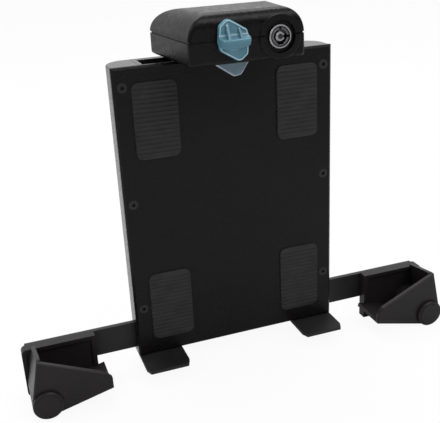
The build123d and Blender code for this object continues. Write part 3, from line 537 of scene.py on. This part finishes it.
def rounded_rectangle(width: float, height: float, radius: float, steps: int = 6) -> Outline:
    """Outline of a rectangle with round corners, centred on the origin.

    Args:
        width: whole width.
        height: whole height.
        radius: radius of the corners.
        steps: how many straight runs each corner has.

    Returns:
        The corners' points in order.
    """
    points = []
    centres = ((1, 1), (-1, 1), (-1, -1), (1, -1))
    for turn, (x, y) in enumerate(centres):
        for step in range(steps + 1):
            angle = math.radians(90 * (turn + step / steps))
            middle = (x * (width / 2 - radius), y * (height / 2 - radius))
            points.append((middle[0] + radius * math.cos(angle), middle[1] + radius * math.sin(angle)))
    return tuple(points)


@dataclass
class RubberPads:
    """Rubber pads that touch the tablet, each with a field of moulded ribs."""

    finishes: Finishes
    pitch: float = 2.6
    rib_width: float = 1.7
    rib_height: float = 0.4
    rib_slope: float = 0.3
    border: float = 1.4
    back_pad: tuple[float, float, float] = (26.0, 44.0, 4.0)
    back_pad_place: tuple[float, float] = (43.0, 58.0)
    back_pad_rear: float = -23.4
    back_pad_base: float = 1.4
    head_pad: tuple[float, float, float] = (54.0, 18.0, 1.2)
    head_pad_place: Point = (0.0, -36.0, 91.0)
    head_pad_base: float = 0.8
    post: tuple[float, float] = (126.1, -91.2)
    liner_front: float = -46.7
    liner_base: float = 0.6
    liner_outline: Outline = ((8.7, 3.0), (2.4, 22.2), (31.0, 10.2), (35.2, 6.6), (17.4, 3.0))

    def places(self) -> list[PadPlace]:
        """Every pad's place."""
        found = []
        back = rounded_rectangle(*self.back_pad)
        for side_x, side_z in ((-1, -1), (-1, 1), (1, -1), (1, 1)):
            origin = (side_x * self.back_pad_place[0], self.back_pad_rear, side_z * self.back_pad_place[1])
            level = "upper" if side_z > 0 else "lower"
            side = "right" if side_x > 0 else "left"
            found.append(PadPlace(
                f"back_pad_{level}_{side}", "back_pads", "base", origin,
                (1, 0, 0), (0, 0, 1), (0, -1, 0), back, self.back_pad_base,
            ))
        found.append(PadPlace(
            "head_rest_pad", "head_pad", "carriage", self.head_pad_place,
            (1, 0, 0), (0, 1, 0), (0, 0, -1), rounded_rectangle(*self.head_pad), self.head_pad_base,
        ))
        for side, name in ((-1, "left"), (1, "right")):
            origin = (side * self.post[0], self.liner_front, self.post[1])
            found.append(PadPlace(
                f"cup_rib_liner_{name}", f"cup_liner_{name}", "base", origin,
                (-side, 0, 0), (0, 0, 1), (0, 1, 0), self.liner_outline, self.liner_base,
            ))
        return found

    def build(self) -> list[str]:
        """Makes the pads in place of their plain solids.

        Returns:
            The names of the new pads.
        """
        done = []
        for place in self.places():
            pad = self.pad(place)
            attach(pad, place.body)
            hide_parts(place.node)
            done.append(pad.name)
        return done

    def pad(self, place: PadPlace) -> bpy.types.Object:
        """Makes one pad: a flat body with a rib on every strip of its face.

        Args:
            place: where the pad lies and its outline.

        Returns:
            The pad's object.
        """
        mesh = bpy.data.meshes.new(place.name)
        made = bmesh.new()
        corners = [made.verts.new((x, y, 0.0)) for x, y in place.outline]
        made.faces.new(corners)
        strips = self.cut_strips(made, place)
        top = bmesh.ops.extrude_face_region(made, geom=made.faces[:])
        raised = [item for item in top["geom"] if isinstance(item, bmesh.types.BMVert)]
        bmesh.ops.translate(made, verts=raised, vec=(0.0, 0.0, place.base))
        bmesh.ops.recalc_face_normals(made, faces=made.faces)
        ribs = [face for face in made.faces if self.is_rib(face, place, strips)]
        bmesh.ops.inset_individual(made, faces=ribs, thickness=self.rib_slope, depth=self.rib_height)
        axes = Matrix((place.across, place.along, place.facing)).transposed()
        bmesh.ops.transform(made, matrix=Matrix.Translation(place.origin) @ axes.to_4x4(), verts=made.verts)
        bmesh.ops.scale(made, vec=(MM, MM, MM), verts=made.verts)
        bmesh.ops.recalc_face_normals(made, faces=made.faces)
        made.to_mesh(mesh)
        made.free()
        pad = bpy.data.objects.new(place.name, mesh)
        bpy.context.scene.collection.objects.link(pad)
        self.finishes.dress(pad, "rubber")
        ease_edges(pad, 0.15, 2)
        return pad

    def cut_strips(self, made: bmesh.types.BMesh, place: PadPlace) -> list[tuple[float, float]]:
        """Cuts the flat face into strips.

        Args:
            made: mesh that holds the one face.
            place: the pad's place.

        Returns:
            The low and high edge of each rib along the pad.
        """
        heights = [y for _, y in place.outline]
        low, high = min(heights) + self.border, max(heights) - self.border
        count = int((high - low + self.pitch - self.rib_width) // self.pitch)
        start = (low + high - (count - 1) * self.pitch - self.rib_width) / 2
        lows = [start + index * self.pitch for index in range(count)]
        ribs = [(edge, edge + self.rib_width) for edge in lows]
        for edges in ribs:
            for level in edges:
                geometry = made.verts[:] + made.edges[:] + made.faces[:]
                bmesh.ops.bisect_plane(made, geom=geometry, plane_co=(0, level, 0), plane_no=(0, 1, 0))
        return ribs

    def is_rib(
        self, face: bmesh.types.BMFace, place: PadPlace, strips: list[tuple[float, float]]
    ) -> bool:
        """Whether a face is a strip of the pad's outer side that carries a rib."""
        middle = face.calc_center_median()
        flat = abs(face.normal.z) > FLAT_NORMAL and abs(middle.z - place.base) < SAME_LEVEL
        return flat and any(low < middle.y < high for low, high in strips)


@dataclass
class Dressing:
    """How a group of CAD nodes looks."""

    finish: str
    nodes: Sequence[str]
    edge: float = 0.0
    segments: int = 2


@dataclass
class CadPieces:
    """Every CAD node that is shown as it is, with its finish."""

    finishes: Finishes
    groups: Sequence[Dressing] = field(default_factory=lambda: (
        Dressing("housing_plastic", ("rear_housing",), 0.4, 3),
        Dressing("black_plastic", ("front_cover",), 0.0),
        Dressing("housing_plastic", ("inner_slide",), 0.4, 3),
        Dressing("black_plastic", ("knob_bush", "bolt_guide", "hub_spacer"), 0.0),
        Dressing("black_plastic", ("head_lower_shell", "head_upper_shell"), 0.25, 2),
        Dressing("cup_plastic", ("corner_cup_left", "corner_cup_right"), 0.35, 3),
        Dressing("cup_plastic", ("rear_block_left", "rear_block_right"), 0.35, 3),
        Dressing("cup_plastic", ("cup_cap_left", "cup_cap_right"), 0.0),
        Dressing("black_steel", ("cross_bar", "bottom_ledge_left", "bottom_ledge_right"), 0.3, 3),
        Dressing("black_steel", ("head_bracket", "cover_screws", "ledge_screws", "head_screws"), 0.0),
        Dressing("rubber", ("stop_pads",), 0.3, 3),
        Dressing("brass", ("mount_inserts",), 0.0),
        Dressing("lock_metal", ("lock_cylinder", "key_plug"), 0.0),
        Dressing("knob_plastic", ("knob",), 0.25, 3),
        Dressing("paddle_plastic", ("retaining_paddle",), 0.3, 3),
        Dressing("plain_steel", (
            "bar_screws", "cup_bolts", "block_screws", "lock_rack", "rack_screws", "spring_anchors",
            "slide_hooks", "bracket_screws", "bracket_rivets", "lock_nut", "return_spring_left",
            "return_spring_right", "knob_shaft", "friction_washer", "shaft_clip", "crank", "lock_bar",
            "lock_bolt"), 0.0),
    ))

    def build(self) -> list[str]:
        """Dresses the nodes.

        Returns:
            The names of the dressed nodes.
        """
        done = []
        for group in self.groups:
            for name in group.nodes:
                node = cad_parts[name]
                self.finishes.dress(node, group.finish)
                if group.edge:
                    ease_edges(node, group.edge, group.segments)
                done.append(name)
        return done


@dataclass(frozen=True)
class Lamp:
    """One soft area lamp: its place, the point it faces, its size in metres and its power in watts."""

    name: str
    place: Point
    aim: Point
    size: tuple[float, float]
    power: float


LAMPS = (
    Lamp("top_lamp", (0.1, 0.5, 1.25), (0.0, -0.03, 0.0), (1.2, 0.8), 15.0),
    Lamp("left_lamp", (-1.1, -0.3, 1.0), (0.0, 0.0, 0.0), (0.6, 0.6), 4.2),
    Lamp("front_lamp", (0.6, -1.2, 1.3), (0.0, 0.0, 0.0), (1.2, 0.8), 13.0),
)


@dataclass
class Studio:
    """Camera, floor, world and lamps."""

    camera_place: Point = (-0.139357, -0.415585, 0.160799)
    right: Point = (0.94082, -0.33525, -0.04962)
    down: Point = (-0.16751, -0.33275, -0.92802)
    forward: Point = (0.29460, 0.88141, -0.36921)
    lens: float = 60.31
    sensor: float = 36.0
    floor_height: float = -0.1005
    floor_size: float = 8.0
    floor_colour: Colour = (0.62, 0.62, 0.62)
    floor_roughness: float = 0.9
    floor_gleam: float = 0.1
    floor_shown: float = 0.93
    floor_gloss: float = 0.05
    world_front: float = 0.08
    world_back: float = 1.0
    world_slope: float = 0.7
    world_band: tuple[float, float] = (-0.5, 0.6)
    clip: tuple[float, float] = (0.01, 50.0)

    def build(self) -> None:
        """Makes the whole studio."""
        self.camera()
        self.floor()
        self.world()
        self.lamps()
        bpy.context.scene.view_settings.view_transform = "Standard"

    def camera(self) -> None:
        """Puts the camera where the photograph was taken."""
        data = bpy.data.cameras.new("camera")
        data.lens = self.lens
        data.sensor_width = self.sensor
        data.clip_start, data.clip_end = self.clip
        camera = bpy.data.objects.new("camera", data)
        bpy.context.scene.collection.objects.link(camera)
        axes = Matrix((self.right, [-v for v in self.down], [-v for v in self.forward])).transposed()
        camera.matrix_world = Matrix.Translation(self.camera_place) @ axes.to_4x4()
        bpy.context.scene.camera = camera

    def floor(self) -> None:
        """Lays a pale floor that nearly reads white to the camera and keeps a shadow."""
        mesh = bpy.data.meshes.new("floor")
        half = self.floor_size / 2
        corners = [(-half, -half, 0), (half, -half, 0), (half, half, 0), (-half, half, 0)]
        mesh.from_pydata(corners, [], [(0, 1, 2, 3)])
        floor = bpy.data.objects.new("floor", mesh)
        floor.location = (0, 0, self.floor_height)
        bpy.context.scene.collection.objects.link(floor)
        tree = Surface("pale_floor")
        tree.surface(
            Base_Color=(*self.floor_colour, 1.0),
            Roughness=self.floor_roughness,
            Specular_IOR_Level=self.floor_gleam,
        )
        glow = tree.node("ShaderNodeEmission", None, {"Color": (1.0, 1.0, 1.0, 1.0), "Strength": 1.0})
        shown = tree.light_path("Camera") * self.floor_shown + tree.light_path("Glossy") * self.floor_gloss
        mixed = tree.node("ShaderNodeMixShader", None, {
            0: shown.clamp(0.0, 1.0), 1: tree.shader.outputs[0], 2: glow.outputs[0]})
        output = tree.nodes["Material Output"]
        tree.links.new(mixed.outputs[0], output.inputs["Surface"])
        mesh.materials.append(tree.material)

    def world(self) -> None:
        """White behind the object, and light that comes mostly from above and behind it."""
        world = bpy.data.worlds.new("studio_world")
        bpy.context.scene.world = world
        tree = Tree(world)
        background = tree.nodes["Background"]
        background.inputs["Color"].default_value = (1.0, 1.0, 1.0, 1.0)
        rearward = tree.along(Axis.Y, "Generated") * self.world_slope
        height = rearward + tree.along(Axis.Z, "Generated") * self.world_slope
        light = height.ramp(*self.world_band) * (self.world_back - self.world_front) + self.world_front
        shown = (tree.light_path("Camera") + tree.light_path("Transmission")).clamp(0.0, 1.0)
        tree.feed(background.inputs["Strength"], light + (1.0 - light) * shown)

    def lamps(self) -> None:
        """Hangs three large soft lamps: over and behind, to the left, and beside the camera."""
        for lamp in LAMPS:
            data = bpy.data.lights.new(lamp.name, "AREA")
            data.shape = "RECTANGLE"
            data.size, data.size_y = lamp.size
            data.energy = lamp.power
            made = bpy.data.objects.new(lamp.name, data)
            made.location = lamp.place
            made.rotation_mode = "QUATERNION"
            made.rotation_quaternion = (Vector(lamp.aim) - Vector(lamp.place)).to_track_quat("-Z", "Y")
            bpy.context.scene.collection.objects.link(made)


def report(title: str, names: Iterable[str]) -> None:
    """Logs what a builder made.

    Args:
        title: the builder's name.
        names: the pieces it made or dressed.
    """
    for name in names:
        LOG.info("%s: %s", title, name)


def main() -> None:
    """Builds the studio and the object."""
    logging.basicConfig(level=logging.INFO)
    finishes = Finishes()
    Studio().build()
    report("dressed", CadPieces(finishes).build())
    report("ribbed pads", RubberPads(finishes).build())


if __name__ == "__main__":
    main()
● ● ● ● ●
=== Problem requirements ===
Return the lines above precisely as they appear, beginning at the first line and ending at the line with "steps: how many", and nothing after it.

=== Final result ===
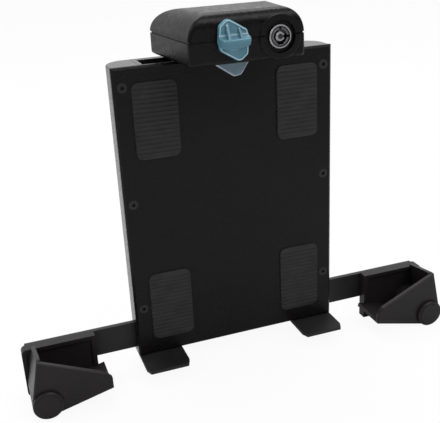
The build123d and Blender code for this object continues. Write part 3, from line 537 of scene.py on. This part finishes it.
def rounded_rectangle(width: float, height: float, radius: float, steps: int = 6) -> Outline:
    """Outline of a rectangle with round corners, centred on the origin.

    Args:
        width: whole width.
        height: whole height.
        radius: radius of the corners.
        steps: how many straight runs each corner has.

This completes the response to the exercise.